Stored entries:

◆ ◆ ◆ ◆ ◆

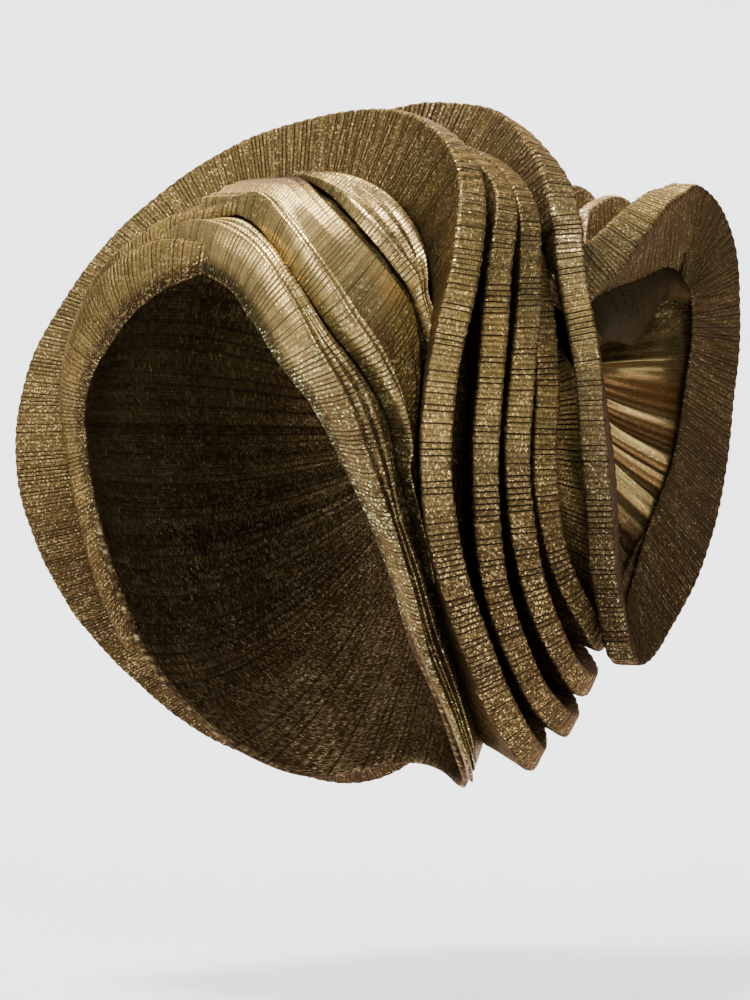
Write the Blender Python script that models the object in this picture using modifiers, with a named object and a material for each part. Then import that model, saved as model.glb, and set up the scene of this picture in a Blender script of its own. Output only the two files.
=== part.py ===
"""Tied head tie of folded striped cloth, worn form, held open as on a head.

Metres. +X is the wearer's left, -Y the front, +Z up. The origin is inside the crown, where the top
of the head bears. Every piece is a cloth wall lofted through a short table of sections.
"""
import math

import bmesh
import bpy
import numpy as np
from mathutils import Vector
from mathutils.bvhtree import BVHTree

# Head form, the inside of the cap
HEAD_HALF_WIDTH = 0.078
HEAD_HALF_LENGTH = 0.098
CROWN_RISE = 0.095
NAPE_DROP = 0.190
HEAD_ROUNDNESS = 2.2

# Cloth
CLOTH = 0.0018
LAY_GAP = 0.0009
ROLL_HEIGHT = 0.0058
GATHER_HEIGHT = 0.0042

# Halo and side pleats
HALO_REACH = 0.034
HALO_RIM = 0.012
PLEAT_REACH = 0.031
PLEAT_RIM = 0.011
FOLD_RADIUS = 0.0020

# Rosette
ROSETTE_RADIUS = 0.098
ROSETTE_RIM = 0.012
ROSETTE_FACE = 0.034
ROSETTE_BACK = 0.018
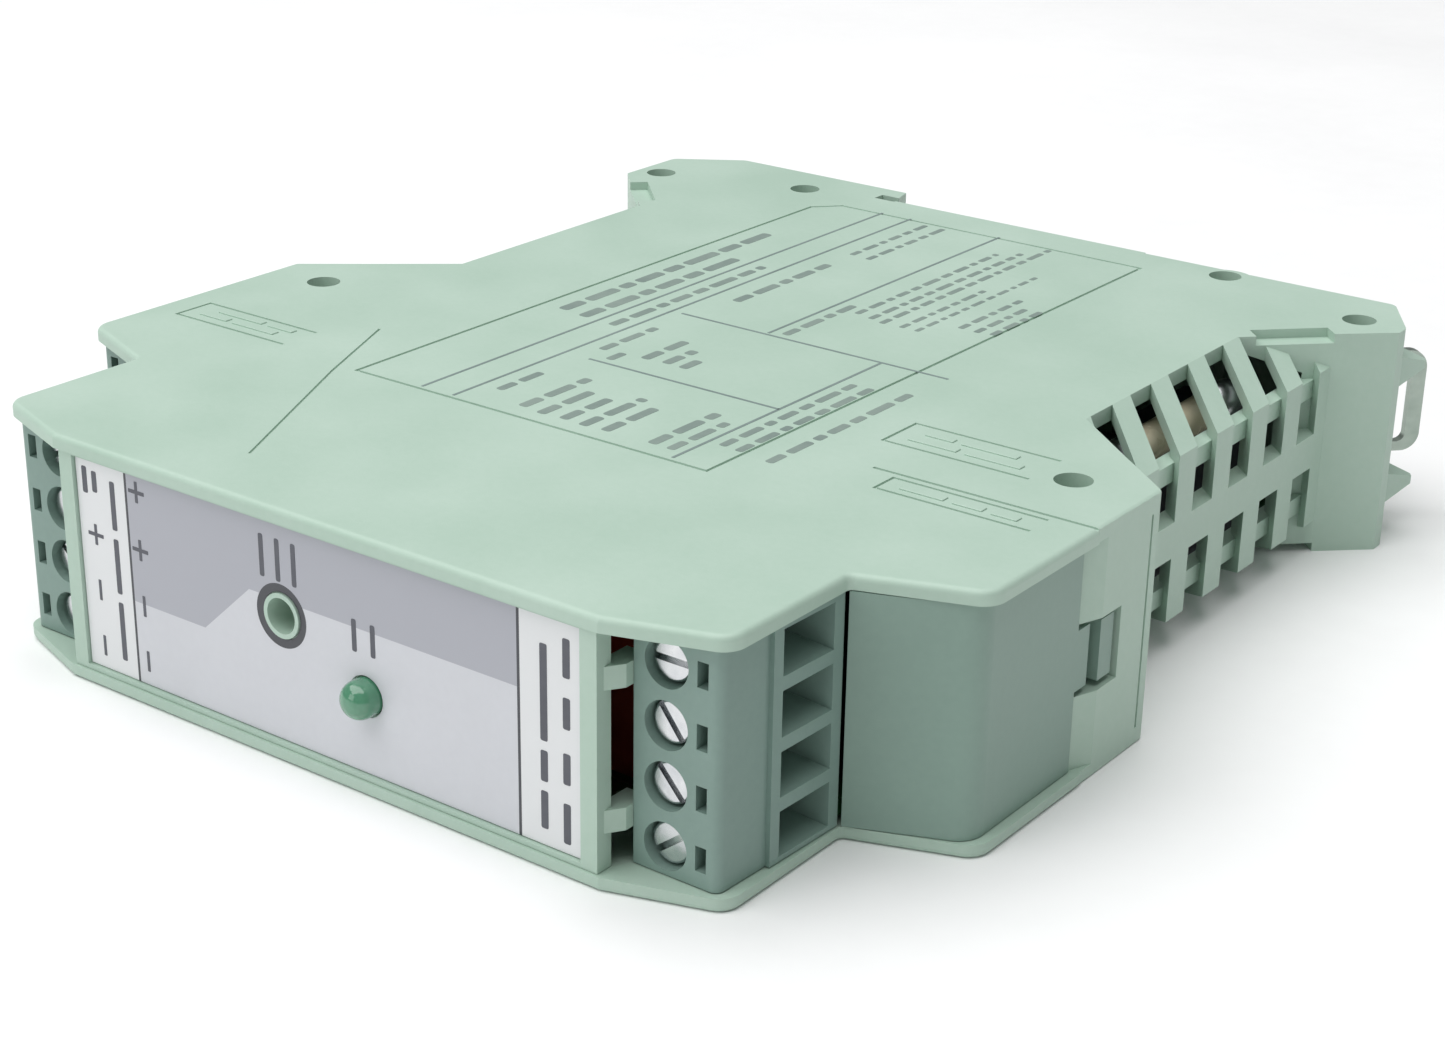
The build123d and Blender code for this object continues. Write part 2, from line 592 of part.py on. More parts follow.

◆ ◆ ◆ ◆ ◆

*Your objective*. Give the entries again in full, exactly as they are written.

*Problem solution*.
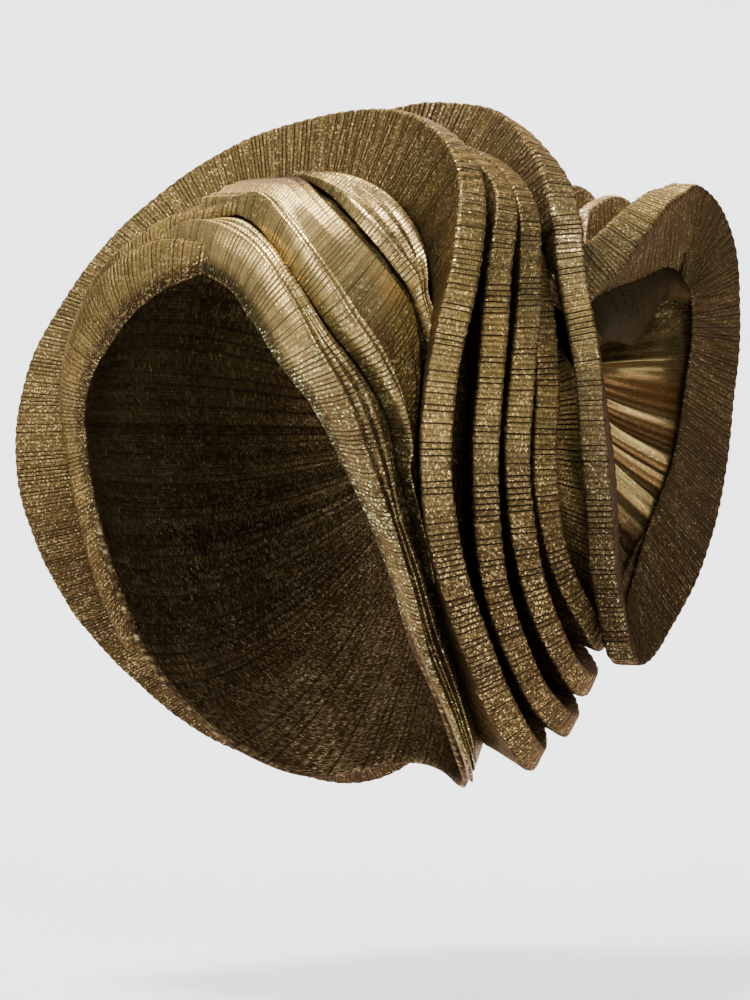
Write the Blender Python script that models the object in this picture using modifiers, with a named object and a material for each part. Then import that model, saved as model.glb, and set up the scene of this picture in a Blender script of its own. Output only the two files.
=== part.py ===
"""Tied head tie of folded striped cloth, worn form, held open as on a head.

Metres. +X is the wearer's left, -Y the front, +Z up. The origin is inside the crown, where the top
of the head bears. Every piece is a cloth wall lofted through a short table of sections.
"""
import math

import bmesh
import bpy
import numpy as np
from mathutils import Vector
from mathutils.bvhtree import BVHTree

# Head form, the inside of the cap
HEAD_HALF_WIDTH = 0.078
HEAD_HALF_LENGTH = 0.098
CROWN_RISE = 0.095
NAPE_DROP = 0.190
HEAD_ROUNDNESS = 2.2

# Cloth
CLOTH = 0.0018
LAY_GAP = 0.0009
ROLL_HEIGHT = 0.0058
GATHER_HEIGHT = 0.0042

# Halo and side pleats
HALO_REACH = 0.034
HALO_RIM = 0.012
PLEAT_REACH = 0.031
PLEAT_RIM = 0.011
FOLD_RADIUS = 0.0020

# Rosette
ROSETTE_RADIUS = 0.098
ROSETTE_RIM = 0.012
ROSETTE_FACE = 0.034
ROSETTE_BACK = 0.018
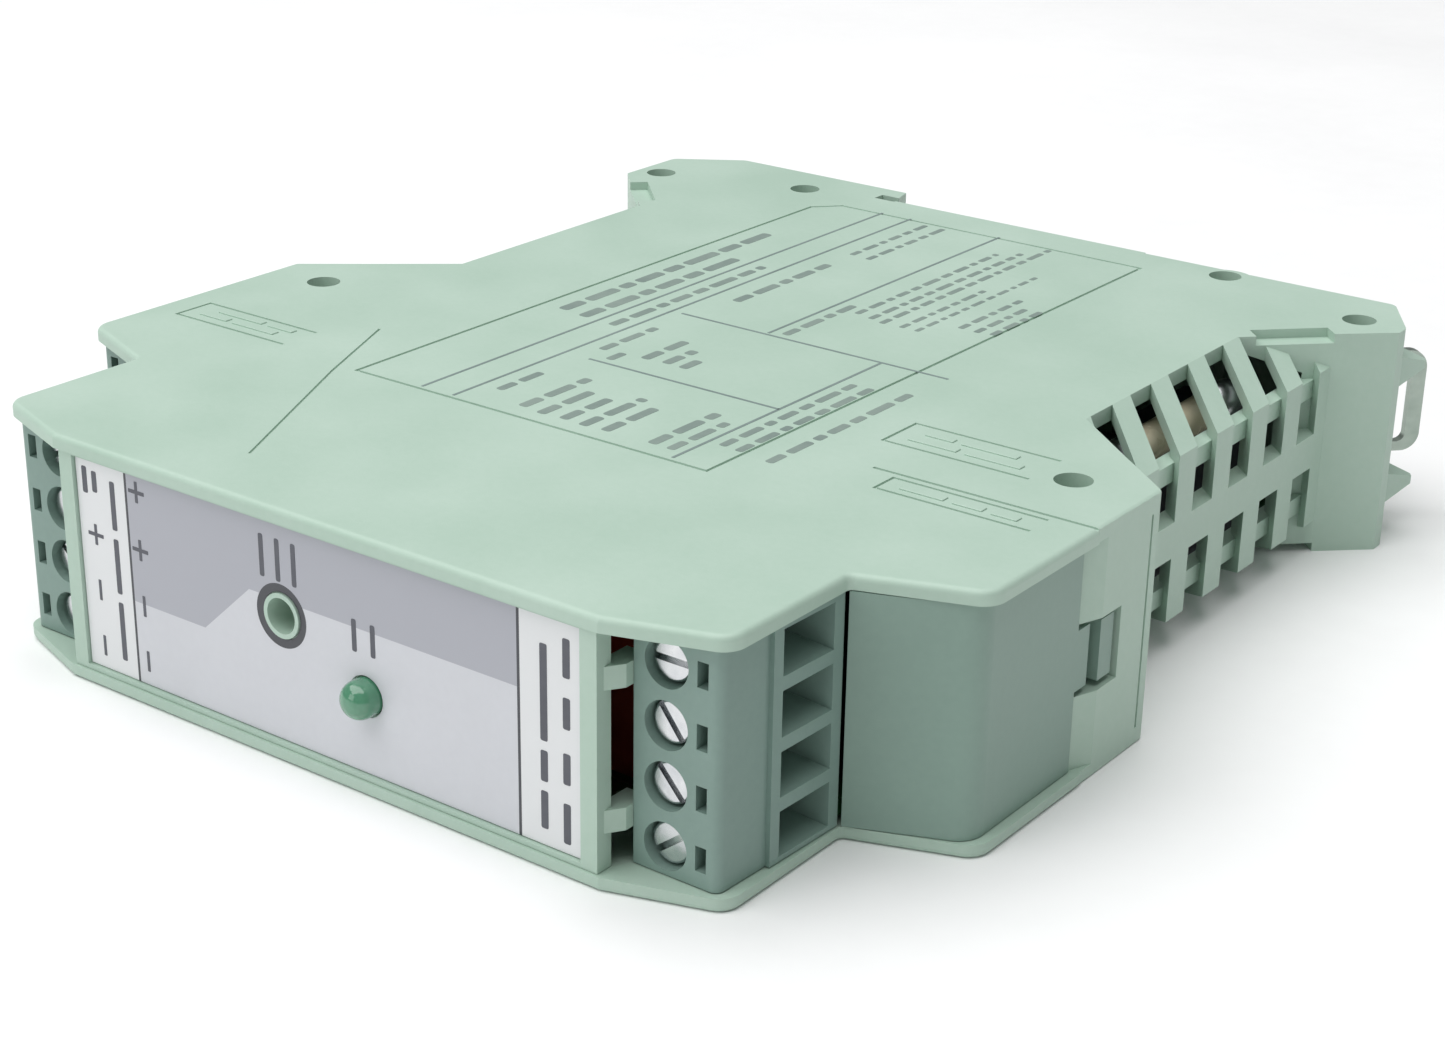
The build123d and Blender code for this object continues. Write part 2, from line 592 of part.py on. More parts follow.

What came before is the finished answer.